As Duncan notes this morning, Fred Thompson has indolent, non-curable lymphoma that has a high likelihood of recurrence. In which case it would have to be treated with chemotherapy:
I’m not one who actually thinks that presidential health is all that important, and certainly don’t think that such illness/treatment should in any way be a disqualifier.
I’m actually going to disagree here. While I appreciate the restraint of those who haven’t gone through the experience, as someone who just got out of a four month round of chemotherapy I do think there are serious questions that need to be asked about this. And I’d be saying the exact same thing about a Democratic candidate.
It’s one thing for a potential nominee’s family to be in chemotherapy (Elizabeth Edwards) but it’s quite another for the candidate himself. During chemo we joked that about 50% of my IQ had been shaved off, and I’d say that was a pretty realistic assessment. I couldn’t remember anything from one moment to another, had no ability to read an average-length newspaper article and recall what it said at the beginning by the time I got to the end. It also made me really emotional and affected my judgment. It was important for me for a variety of reasons to keep blogging but I could not have done the kind of detail-oriented, in-depth kind of stuff I used to do during the days of Plame any more than I could fly. My posts got short and I had to check them with people before I put them up to make sure I hadn’t made some big mistake and left out something huge. I’m only now starting to get my brain back and my concentration is still poor eight months after I started chemo.

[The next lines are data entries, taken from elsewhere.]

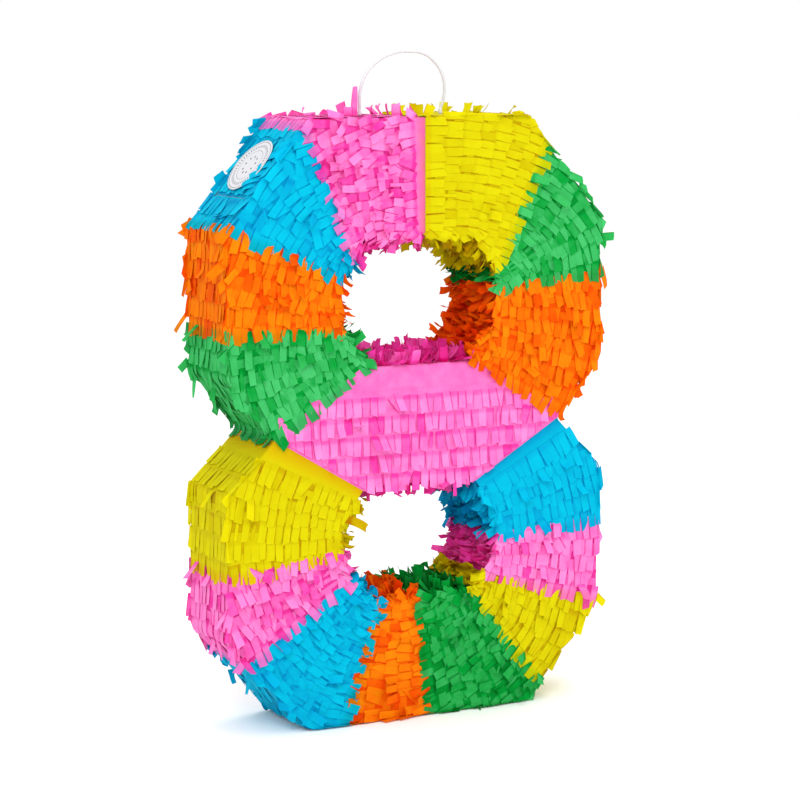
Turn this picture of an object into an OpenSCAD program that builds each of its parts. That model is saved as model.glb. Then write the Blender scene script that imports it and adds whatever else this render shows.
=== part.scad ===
// Piñata shaped like the figure 8: a hollow card box with two holes, wrapped in
// sixteen patches of fringed tissue paper, with a hanging loop and a fill flap.
// X runs to the right, the front faces -Y, and Z is up. The origin is the middle
// of the bottom face.

/* [Figure 8] */
// Height of the figure, without the loop
body_h = 500; // [480:1:520]
// Width of both lobes
body_w = 350; // [340:1:360]
// Depth from front to back
body_d = 80; // [70:1:100]
// Width across the waist
waist_w = 266; // [250:1:280]
// Length of the flat top edge
top_w = 200; // [190:1:220]
// Length of the flat bottom edge
bottom_w = 210; // [200:1:230]

/* [Holes] */
// Width of both holes
hole_w = 144; // [130:1:150]
// Length of the flat edges above and below each hole
hole_flat_w = 98; // [80:1:110]
// Bottom of the upper hole
upper_hole_z0 = 299; // [295:1:303]
// Top of the upper hole
upper_hole_z1 = 400; // [390:1:405]
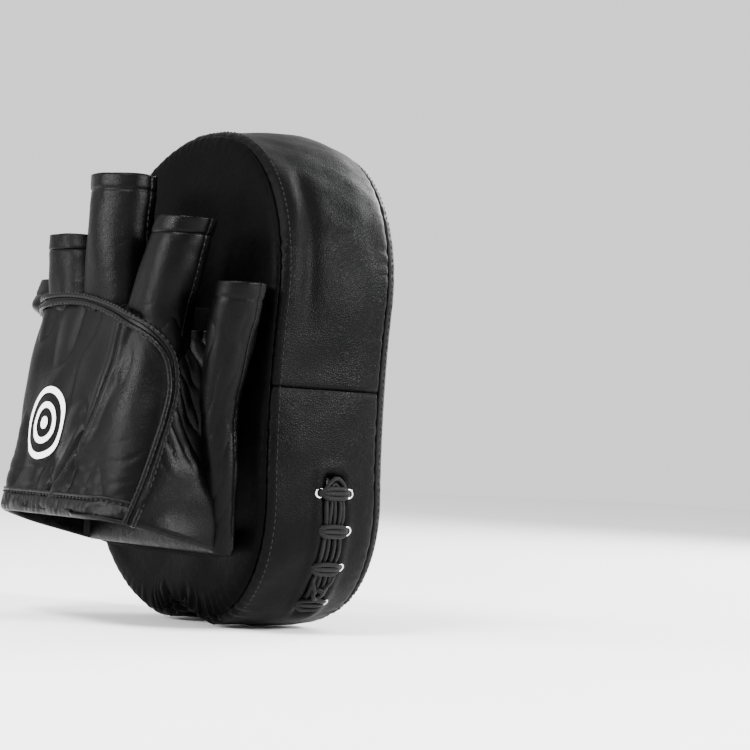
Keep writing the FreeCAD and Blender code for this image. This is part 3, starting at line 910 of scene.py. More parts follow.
    def seams(self) -> None:
        """Stitch rows beside both seams."""
        loop = np.r_[np.arange(self.form.steps), 0]
        rows = []
        for grid, depth in ((self.band_grid, self.back_seam + 3.0), (self.strike_grid, self.face_seam + 3.4)):
            middle = self.form.bowed(0.0, grid[..., 2], np.full(grid.shape[:2], depth))[..., 1]
            row = int(np.argmin(np.abs(grid[:45, :, 1] - middle[:45]).mean(axis=1)))
            way = self.outward(grid)[row]
            rows.append(stitch_row(grid[row][loop] - way[loop] * 0.06, way[loop], 3.4, 0.33))
        thread = mesh_object("pad_thread", *together(rows))
        dress(thread, self.finishes.thread, Body.PAD)

    def fill(self) -> None:
        """The three layers of foam, each closed on itself."""
        for name, low, high, inset in (("rear_foam", 3.2, 17.8, 5.2), ("core_foam", 18.2, 54.8, 3.6),
                                       ("face_foam", 55.2, 73.4, 9.5)):
            corner = spline(np.array([(inset + 4, low), (inset + 0.6, low + 0.8), (inset, low + 4),
                                      (inset, high - 4), (inset + 0.6, high - 0.8), (inset + 4, high)]), 14)
            side = self.form.ring(corner[:, 0], corner[:, 1])
            scales = np.linspace(1, 0, 7)[1:]
            flat = self.form.shrunk(inset + 4, scales)
            foot = self.form.ring_at(flat[::-1], np.full(flat.shape[:2], low))
            head = self.form.ring_at(flat, np.full(flat.shape[:2], high))
            block = grid_object(f"{name}_block", np.concatenate([foot, side, head]), wrap=True)
            dress(block, self.finishes.foam, Body.PAD)
            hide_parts(name)

    def mark(self) -> None:
        """A plain ring target printed on the striking face: two rings and a dot."""
        def lay(radius: Array, angle: Array) -> Array:
            """Places of the print on the finished face, a hair proud of it."""
            return nearest(self.strike_grid, radius * np.cos(angle), 8.0 + radius * np.sin(angle), -0.35)

        parts = [ring_print(inner, outer, lay) for inner, outer in ((0.0, 4.5), (11.0, 15.5), (23.0, 27.5))]
        dress(mesh_object("strike_target", *together(parts)), self.finishes.ink, Body.PAD)

    def build(self) -> None:
        """Makes every piece of the pad."""
        self.gusset()
        self.strike()
        self.mark()
        self.back()
        self.seams()
        self.fill()


# ---------------------------------------------------------------------------------------------------
# The lacing
# ---------------------------------------------------------------------------------------------------


@dataclass
class Lacing:
    """The lace that closes the slit: wraps of three strands through the eyelets, and strands between."""

    form: PadForm
    finishes: Wardrobe
    rows: tuple[float, ...] = (-54.0, -72.0, -90.0, -108.0)
    middle: float = 40.0
    half_gap: float = 8.5
    radius: float = 1.15
    proud: float = 1.3
    sides: int = 9

    def at(self, depth: Array, z: Array, lift: Array) -> Array:
        """Places on the thumb side of the pad: at a depth and a height, lifted off the side band.

        Args:
            depth: How far in front of the back.
            z: The height.
            lift: How far off the side band.

        Returns:
            The places.
        """
        left = np.argsort(self.form.outline[:, 1])
        left = left[self.form.outline[left, 0] < 0]
        heights = self.form.outline[left, 1]
        x = np.interp(z, heights, self.form.outline[left, 0])
        ox = np.interp(z, heights, self.form.out[left, 0])
        oz = np.interp(z, heights, self.form.out[left, 1])
        reach = lift + 1.4
        return self.form.bowed(x + ox * reach, z + oz * reach, depth)

    def out_at(self, z: Array) -> Array:
        """The way out of the side band at a height on the thumb side."""
        point = self.at(np.full_like(z, self.middle), z, np.zeros_like(z))
        return unit(self.at(np.full_like(z, self.middle), z, np.ones_like(z)) - point)

    def strand(self, depth: Array, z: Array, lift: Array, radius: float) -> tuple[Array, Array]:
        """A round strand through a few places on the side band.

        Args:
            depth: The places' depths.
            z: Their heights.
            lift: How far they lie off the band.
            radius: Half the strand's thickness.

        Returns:
            Points and faces.
        """
        knots = self.at(np.asarray(depth, float), np.asarray(z, float), np.asarray(lift, float))
        path = spline(knots, 26)
        heights = path[:, 2]
        return swept(path, round_section(self.sides, radius, radius * 0.92), self.out_at(heights))

    def wrap(self, z: float, seed: int) -> list[tuple[Array, Array]]:
        """Three strands side by side across the slit, diving into the eyelets at both ends.

        Args:
            z: The row's height.
            seed: Chooses how the strands lean.

        Returns:
            Points and faces of each strand.
        """
        rng = np.random.default_rng(SEED + seed)
        strands = []
        for k in (-1, 0, 1):
            low, high = self.middle - self.half_gap, self.middle + self.half_gap
            sway = rng.uniform(-0.5, 0.5, 2)
            high_z, low_z = z + 0.55 * k + sway[0] * 0.4, z + 0.55 * k + sway[1] * 0.4
            middle_z = z + 2.05 * k
            depth = [low - 0.2, low + 0.3, low + 3.6, self.middle, high - 3.6, high - 0.3, high + 0.2]
            height = [low_z, low_z, middle_z, middle_z + 0.3 * k, middle_z, high_z, high_z]
            crest, shoulder = self.proud + 0.9 - 0.25 * abs(k), self.proud + 0.6
            lift = np.array([-3.2, 0.3, shoulder, crest, shoulder, 0.3, -3.2])
            strands.append(self.strand(depth, height, lift, self.radius))
        return strands

    def bundle(self, top: float, foot: float, places: tuple[float, ...], seed: int) -> list[tuple[Array, Array]]:
        """Strands that run down the slit under the wraps, from one row to the next.

        Args:
            top: The upper row's height.
            foot: The lower row's height.
            places: Each strand's place across the slit.
            seed: Chooses how the strands wander.

        Returns:
            Points and faces of each strand.
        """
        rng = np.random.default_rng(SEED + seed)
        strands = []
        for offset in places:
            sway = rng.uniform(-0.35, 0.35, 3)
            depth = self.middle + np.array([offset * 0.75, offset + sway[0], offset + sway[1], offset * 0.8 + sway[2]])
            height = np.linspace(top + 1.5, foot - 1.5, 4)
            lift = np.array([-0.9, 0.9, 0.9, -0.9]) + rng.uniform(-0.15, 0.25, 4)
            strands.append(self.strand(depth, height, lift, self.radius * 0.95))
        return strands

    def build(self) -> None:
        """Makes the lace with its top loop and its knot at the foot."""
        strands = []
        for i, z in enumerate(self.rows):
            strands += self.wrap(z, 40 + i)
        gaps = list(zip(self.rows, self.rows[1:]))
        fans = ((-5.0, -2.6, 0.1, 2.6, 5.0), (-4.9, -1.8, 1.9, 4.8), (-4.4, -1.2, 1.8, 4.4))
        for i, ((top, foot), places) in enumerate(zip(gaps, fans)):
            strands += self.bundle(top, foot, places, 50 + i)
        top, foot = self.rows[0], self.rows[-1]
        turn = np.linspace(0, 2 * np.pi, 9)
        loops = (
            (top, (-5.5, -5.0, 0.5, 5.4, 5.9), (-1.0, 3.0, 7.4, 3.4, -1.0), (1.0, 1.2, 1.5, 1.2, 1.0), 0.9),
            (top, (-3.0, -1.0, 3.5), (0.0, 4.6, 1.5), (0.8, 1.5, 0.8), 0.8),
            (foot, 2.6 * np.cos(turn), 6.0 + 2.1 * np.sin(turn), 2.6 + 0.7 * np.sin(turn * 2), 1.0),
            (foot, (1.5, 3.0, 5.2, 6.4), (6.5, 9.5, 11.0, 14.5), (2.2, 2.4, 1.6, 0.9), 0.9),
            (foot, (-1.5, -3.2, -4.6, -5.0), (6.5, 8.5, 11.0, 13.5), (2.2, 2.2, 1.5, 0.9), 0.9),
        )
        for row, across, up, lift, share in loops:
            strands.append(self.strand(self.middle + np.array(across), row + np.array(up), lift, self.radius * share))
        lace = mesh_object("lace_strands", *together(strands))
        dress(lace, self.finishes.lace, Body.PAD)
        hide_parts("lace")
        self.eyelets()

    def eyelets(self) -> None:
        """Rolled rings: a round rim about each hole, flattened towards the leather, with a barrel inside."""
        a = np.linspace(0, 2 * np.pi, 28, endpoint=False)
        profile = np.array([(1.6, -1.6), (1.65, -0.2), (1.8, 0.4), (2.15, 0.62), (2.5, 0.45), (2.75, 0.0), (2.8, -0.5)])
        for side, offset in (("rear", -self.half_gap), ("front", self.half_gap)):
            for i, z in enumerate(self.rows, start=1):
                centre = self.at(np.array([self.middle + offset]), np.array([z]), np.array([0.0]))[0]
                out = self.out_at(np.array([z]))[0]
                across = np.array([0.0, 1.0, 0.0])
                up = unit(np.cross(out, across))
                ring = np.cos(a)[:, None] * across + np.sin(a)[:, None] * up
                grid = centre + ring[None] * profile[:, None, :1] + out * profile[:, None, 1:]
                rim = grid_object(f"eyelet_ring_{side}_{i}", grid, wrap=True, flip=True)
                dress(rim, self.finishes.nickel, Body.PAD)
                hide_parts(f"eyelet_{side}_{i}")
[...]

People in cancer treatment want to live their lives to the fullest, and there’s no reason for anyone to question Elizabeth Edwards’ qualifications as a mother for supporting her husband during treatment except for sexist claptrap. But that doesn’t mean you’re qualified to do anything in the midst of it. The fact is that nobody is asking Fred Thompson about a condition that could very seriously impair his ability to run the country. And I think there are several good questions that Fred needs to answer:
- Did your doctors call your cancer stage 4?
- Your doctors already acknowledged your cancer is likely to return, do you think it’s fair to the American people to enter the White House knowing you will need more chemotherapy?
- When was the last time you had chemotherapy?
While I understand that people’s experience with chemo brain may vary, it’s a very real phenomeon and its effects can linger 10 years after treatment. And if the job of the press is to help the public make informed decisions and not just fawn over candidates who clearly have some cognitive issues to begin with, they really need to hop to it.